Stored data
================

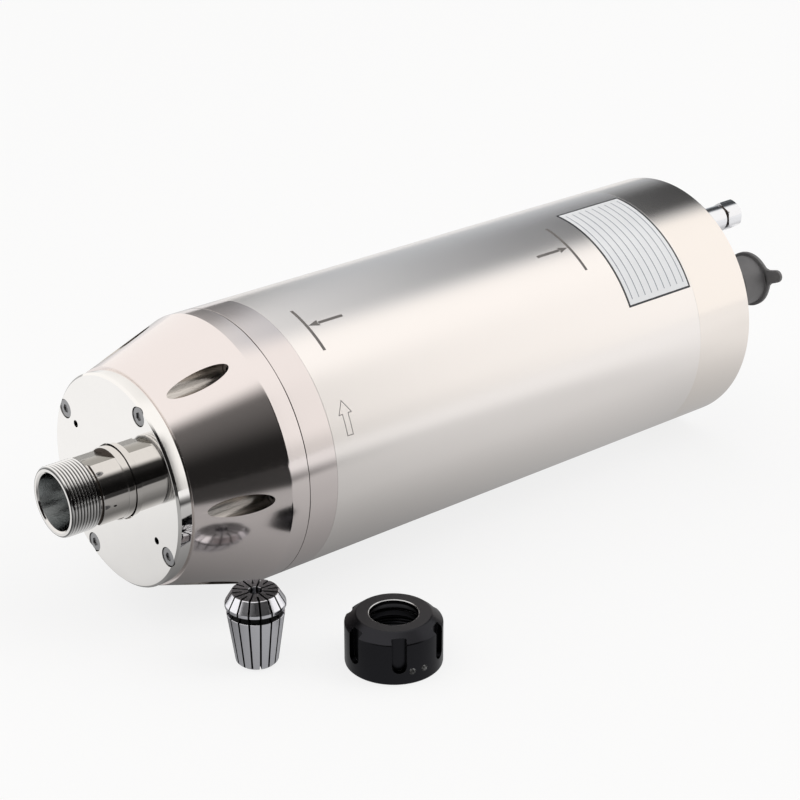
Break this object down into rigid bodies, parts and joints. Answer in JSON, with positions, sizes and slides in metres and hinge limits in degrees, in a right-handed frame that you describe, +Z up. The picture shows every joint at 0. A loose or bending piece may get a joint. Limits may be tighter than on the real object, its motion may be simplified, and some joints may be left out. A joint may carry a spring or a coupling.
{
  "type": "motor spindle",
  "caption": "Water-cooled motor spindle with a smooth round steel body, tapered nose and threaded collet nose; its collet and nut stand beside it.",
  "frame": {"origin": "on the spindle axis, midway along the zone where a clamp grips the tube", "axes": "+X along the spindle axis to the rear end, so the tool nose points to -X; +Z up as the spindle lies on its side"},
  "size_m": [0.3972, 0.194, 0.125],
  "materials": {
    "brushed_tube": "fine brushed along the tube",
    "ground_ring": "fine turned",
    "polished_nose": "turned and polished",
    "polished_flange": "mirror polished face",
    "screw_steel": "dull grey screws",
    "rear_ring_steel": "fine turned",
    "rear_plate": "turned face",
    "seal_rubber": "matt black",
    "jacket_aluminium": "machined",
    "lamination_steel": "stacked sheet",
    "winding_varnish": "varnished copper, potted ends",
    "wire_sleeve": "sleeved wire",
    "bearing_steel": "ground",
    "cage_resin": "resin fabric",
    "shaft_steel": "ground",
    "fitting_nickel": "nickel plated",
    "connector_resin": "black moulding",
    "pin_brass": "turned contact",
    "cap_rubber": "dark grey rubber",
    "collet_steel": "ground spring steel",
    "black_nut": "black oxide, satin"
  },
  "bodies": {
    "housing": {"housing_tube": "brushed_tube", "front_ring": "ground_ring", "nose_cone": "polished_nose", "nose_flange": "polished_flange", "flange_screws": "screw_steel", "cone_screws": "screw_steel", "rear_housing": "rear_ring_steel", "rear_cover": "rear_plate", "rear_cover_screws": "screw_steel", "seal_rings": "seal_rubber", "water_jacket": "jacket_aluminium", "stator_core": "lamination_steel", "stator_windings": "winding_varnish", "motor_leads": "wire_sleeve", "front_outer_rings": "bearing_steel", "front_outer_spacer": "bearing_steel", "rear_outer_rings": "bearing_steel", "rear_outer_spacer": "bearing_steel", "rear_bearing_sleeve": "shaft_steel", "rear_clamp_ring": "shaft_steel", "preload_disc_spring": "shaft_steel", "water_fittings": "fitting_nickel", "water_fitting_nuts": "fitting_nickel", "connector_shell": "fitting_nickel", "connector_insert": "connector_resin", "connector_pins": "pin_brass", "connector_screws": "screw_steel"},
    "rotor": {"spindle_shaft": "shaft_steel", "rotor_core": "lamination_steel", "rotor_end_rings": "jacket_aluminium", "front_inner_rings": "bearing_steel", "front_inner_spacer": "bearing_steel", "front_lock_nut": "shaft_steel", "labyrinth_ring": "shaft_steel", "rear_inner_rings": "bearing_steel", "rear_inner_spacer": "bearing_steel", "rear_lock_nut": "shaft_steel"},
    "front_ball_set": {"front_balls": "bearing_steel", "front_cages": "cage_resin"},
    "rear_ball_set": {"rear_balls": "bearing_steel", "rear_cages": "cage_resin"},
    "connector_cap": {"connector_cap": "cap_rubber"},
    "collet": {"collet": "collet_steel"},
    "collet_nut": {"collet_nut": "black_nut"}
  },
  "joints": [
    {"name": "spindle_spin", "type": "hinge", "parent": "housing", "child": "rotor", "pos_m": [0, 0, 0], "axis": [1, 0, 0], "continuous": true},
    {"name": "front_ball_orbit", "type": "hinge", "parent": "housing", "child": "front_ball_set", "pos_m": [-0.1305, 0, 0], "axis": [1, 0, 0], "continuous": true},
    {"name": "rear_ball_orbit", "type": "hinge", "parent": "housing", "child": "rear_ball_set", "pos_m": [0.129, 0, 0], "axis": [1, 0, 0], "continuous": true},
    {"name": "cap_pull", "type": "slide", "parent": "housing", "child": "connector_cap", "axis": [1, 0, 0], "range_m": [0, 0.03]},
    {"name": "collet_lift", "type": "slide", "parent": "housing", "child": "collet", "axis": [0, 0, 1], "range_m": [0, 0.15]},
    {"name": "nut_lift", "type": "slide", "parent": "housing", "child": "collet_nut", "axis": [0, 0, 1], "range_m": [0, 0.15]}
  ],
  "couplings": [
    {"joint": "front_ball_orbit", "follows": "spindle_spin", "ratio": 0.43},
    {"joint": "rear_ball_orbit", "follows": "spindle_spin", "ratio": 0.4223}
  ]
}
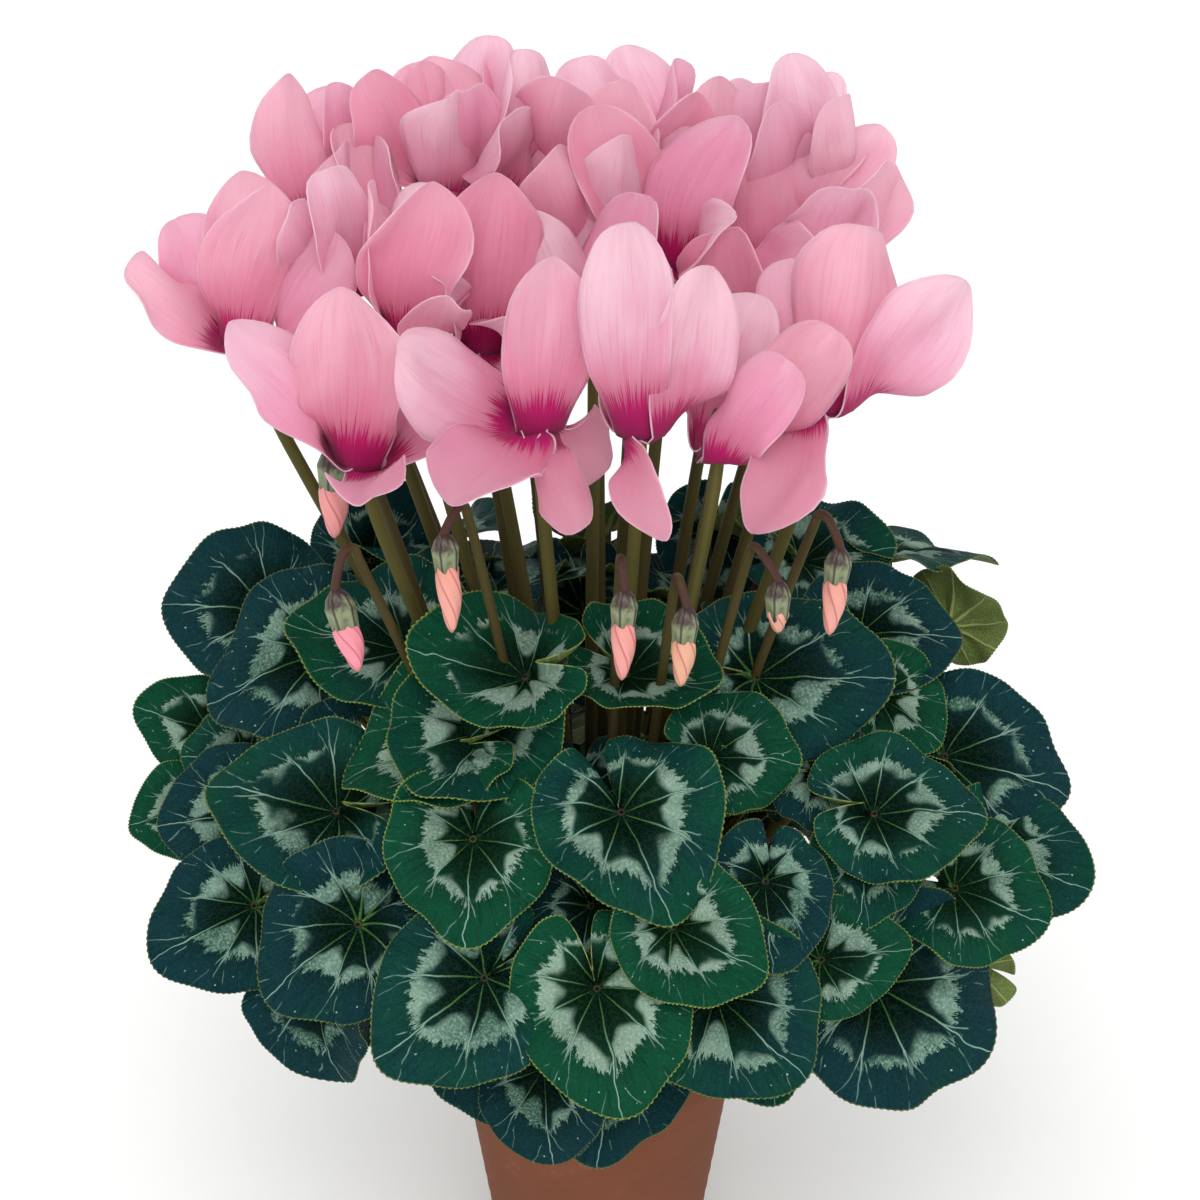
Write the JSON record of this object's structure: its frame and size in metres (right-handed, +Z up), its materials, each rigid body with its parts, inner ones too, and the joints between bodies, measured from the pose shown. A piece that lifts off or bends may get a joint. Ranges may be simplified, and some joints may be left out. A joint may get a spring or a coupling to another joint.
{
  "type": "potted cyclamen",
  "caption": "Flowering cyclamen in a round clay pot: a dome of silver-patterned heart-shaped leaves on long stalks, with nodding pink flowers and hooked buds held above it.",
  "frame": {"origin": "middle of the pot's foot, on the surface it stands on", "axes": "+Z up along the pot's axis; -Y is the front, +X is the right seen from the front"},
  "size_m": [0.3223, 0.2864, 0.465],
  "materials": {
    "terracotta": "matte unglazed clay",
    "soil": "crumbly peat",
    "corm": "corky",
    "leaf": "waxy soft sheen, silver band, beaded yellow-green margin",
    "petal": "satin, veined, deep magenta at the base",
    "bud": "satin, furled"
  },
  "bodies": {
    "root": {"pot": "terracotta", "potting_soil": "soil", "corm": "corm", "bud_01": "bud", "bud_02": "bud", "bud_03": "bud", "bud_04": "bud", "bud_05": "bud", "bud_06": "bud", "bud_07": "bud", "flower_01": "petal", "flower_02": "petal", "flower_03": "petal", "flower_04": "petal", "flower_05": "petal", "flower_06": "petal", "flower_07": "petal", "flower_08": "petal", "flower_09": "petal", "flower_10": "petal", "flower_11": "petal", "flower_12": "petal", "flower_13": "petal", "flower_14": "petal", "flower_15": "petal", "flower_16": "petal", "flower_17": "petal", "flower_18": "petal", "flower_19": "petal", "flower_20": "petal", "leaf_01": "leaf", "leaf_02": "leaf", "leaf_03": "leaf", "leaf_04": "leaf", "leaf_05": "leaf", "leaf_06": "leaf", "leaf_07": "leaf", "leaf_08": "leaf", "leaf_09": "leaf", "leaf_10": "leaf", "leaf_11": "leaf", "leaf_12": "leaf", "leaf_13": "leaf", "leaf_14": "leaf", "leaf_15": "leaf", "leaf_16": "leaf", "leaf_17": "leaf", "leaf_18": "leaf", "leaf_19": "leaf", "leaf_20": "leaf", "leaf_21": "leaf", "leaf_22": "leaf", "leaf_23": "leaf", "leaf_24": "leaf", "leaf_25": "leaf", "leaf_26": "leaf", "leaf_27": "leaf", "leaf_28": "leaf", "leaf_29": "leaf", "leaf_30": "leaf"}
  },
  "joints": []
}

================

_Requirements_
Restate every line of the data word for word.

_Exercise output_
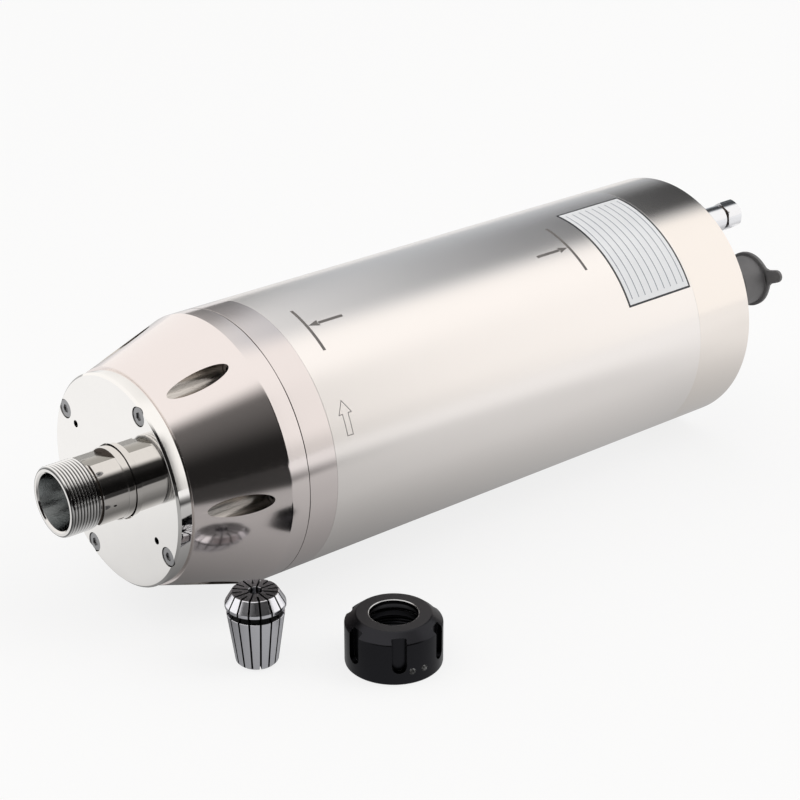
Break this object down into rigid bodies, parts and joints. Answer in JSON, with positions, sizes and slides in metres and hinge limits in degrees, in a right-handed frame that you describe, +Z up. The picture shows every joint at 0. A loose or bending piece may get a joint. Limits may be tighter than on the real object, its motion may be simplified, and some joints may be left out. A joint may carry a spring or a coupling.
{
  "type": "motor spindle",
  "caption": "Water-cooled motor spindle with a smooth round steel body, tapered nose and threaded collet nose; its collet and nut stand beside it.",
  "frame": {"origin": "on the spindle axis, midway along the zone where a clamp grips the tube", "axes": "+X along the spindle axis to the rear end, so the tool nose points to -X; +Z up as the spindle lies on its side"},
  "size_m": [0.3972, 0.194, 0.125],
  "materials": {
    "brushed_tube": "fine brushed along the tube",
    "ground_ring": "fine turned",
    "polished_nose": "turned and polished",
    "polished_flange": "mirror polished face",
    "screw_steel": "dull grey screws",
    "rear_ring_steel": "fine turned",
    "rear_plate": "turned face",
    "seal_rubber": "matt black",
    "jacket_aluminium": "machined",
    "lamination_steel": "stacked sheet",
    "winding_varnish": "varnished copper, potted ends",
    "wire_sleeve": "sleeved wire",
    "bearing_steel": "ground",
    "cage_resin": "resin fabric",
    "shaft_steel": "ground",
    "fitting_nickel": "nickel plated",
    "connector_resin": "black moulding",
    "pin_brass": "turned contact",
    "cap_rubber": "dark grey rubber",
    "collet_steel": "ground spring steel",
    "black_nut": "black oxide, satin"
  },
  "bodies": {
    "housing": {"housing_tube": "brushed_tube", "front_ring": "ground_ring", "nose_cone": "polished_nose", "nose_flange": "polished_flange", "flange_screws": "screw_steel", "cone_screws": "screw_steel", "rear_housing": "rear_ring_steel", "rear_cover": "rear_plate", "rear_cover_screws": "screw_steel", "seal_rings": "seal_rubber", "water_jacket": "jacket_aluminium", "stator_core": "lamination_steel", "stator_windings": "winding_varnish", "motor_leads": "wire_sleeve", "front_outer_rings": "bearing_steel", "front_outer_spacer": "bearing_steel", "rear_outer_rings": "bearing_steel", "rear_outer_spacer": "bearing_steel", "rear_bearing_sleeve": "shaft_steel", "rear_clamp_ring": "shaft_steel", "preload_disc_spring": "shaft_steel", "water_fittings": "fitting_nickel", "water_fitting_nuts": "fitting_nickel", "connector_shell": "fitting_nickel", "connector_insert": "connector_resin", "connector_pins": "pin_brass", "connector_screws": "screw_steel"},
    "rotor": {"spindle_shaft": "shaft_steel", "rotor_core": "lamination_steel", "rotor_end_rings": "jacket_aluminium", "front_inner_rings": "bearing_steel", "front_inner_spacer": "bearing_steel", "front_lock_nut": "shaft_steel", "labyrinth_ring": "shaft_steel", "rear_inner_rings": "bearing_steel", "rear_inner_spacer": "bearing_steel", "rear_lock_nut": "shaft_steel"},
    "front_ball_set": {"front_balls": "bearing_steel", "front_cages": "cage_resin"},
    "rear_ball_set": {"rear_balls": "bearing_steel", "rear_cages": "cage_resin"},
    "connector_cap": {"connector_cap": "cap_rubber"},
    "collet": {"collet": "collet_steel"},
    "collet_nut": {"collet_nut": "black_nut"}
  },
  "joints": [
    {"name": "spindle_spin", "type": "hinge", "parent": "housing", "child": "rotor", "pos_m": [0, 0, 0], "axis": [1, 0, 0], "continuous": true},
    {"name": "front_ball_orbit", "type": "hinge", "parent": "housing", "child": "front_ball_set", "pos_m": [-0.1305, 0, 0], "axis": [1, 0, 0], "continuous": true},
    {"name": "rear_ball_orbit", "type": "hinge", "parent": "housing", "child": "rear_ball_set", "pos_m": [0.129, 0, 0], "axis": [1, 0, 0], "continuous": true},
    {"name": "cap_pull", "type": "slide", "parent": "housing", "child": "connector_cap", "axis": [1, 0, 0], "range_m": [0, 0.03]},
    {"name": "collet_lift", "type": "slide", "parent": "housing", "child": "collet", "axis": [0, 0, 1], "range_m": [0, 0.15]},
    {"name": "nut_lift", "type": "slide", "parent": "housing", "child": "collet_nut", "axis": [0, 0, 1], "range_m": [0, 0.15]}
  ],
  "couplings": [
    {"joint": "front_ball_orbit", "follows": "spindle_spin", "ratio": 0.43},
    {"joint": "rear_ball_orbit", "follows": "spindle_spin", "ratio": 0.4223}
  ]
}
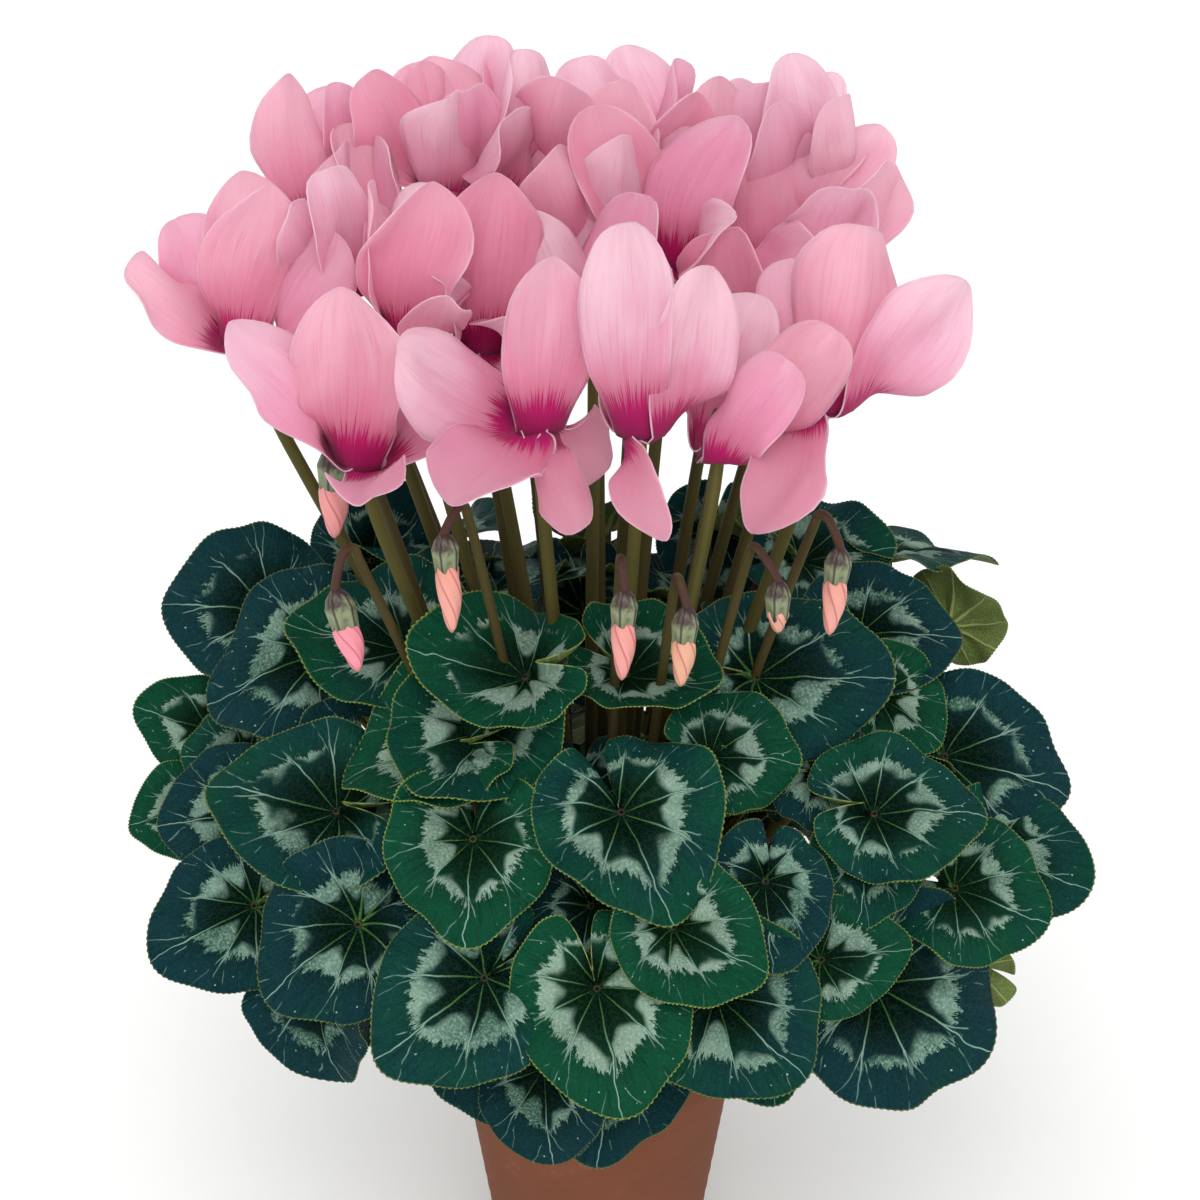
Write the JSON record of this object's structure: its frame and size in metres (right-handed, +Z up), its materials, each rigid body with its parts, inner ones too, and the joints between bodies, measured from the pose shown. A piece that lifts off or bends may get a joint. Ranges may be simplified, and some joints may be left out. A joint may get a spring or a coupling to another joint.
{
  "type": "potted cyclamen",
  "caption": "Flowering cyclamen in a round clay pot: a dome of silver-patterned heart-shaped leaves on long stalks, with nodding pink flowers and hooked buds held above it.",
  "frame": {"origin": "middle of the pot's foot, on the surface it stands on", "axes": "+Z up along the pot's axis; -Y is the front, +X is the right seen from the front"},
  "size_m": [0.3223, 0.2864, 0.465],
  "materials": {
    "terracotta": "matte unglazed clay",
    "soil": "crumbly peat",
    "corm": "corky",
    "leaf": "waxy soft sheen, silver band, beaded yellow-green margin",
    "petal": "satin, veined, deep magenta at the base",
    "bud": "satin, furled"
  },
  "bodies": {
    "root": {"pot": "terracotta", "potting_soil": "soil", "corm": "corm", "bud_01": "bud", "bud_02": "bud", "bud_03": "bud", "bud_04": "bud", "bud_05": "bud", "bud_06": "bud", "bud_07": "bud", "flower_01": "petal", "flower_02": "petal", "flower_03": "petal", "flower_04": "petal", "flower_05": "petal", "flower_06": "petal", "flower_07": "petal", "flower_08": "petal", "flower_09": "petal", "flower_10": "petal", "flower_11": "petal", "flower_12": "petal", "flower_13": "petal", "flower_14": "petal", "flower_15": "petal", "flower_16": "petal", "flower_17": "petal", "flower_18": "petal", "flower_19": "petal", "flower_20": "petal", "leaf_01": "leaf", "leaf_02": "leaf", "leaf_03": "leaf", "leaf_04": "leaf", "leaf_05": "leaf", "leaf_06": "leaf", "leaf_07": "leaf", "leaf_08": "leaf", "leaf_09": "leaf", "leaf_10": "leaf", "leaf_11": "leaf", "leaf_12": "leaf", "leaf_13": "leaf", "leaf_14": "leaf", "leaf_15": "leaf", "leaf_16": "leaf", "leaf_17": "leaf", "leaf_18": "leaf", "leaf_19": "leaf", "leaf_20": "leaf", "leaf_21": "leaf", "leaf_22": "leaf", "leaf_23": "leaf", "leaf_24": "leaf", "leaf_25": "leaf", "leaf_26": "leaf", "leaf_27": "leaf", "leaf_28": "leaf", "leaf_29": "leaf", "leaf_30": "leaf"}
  },
  "joints": []
}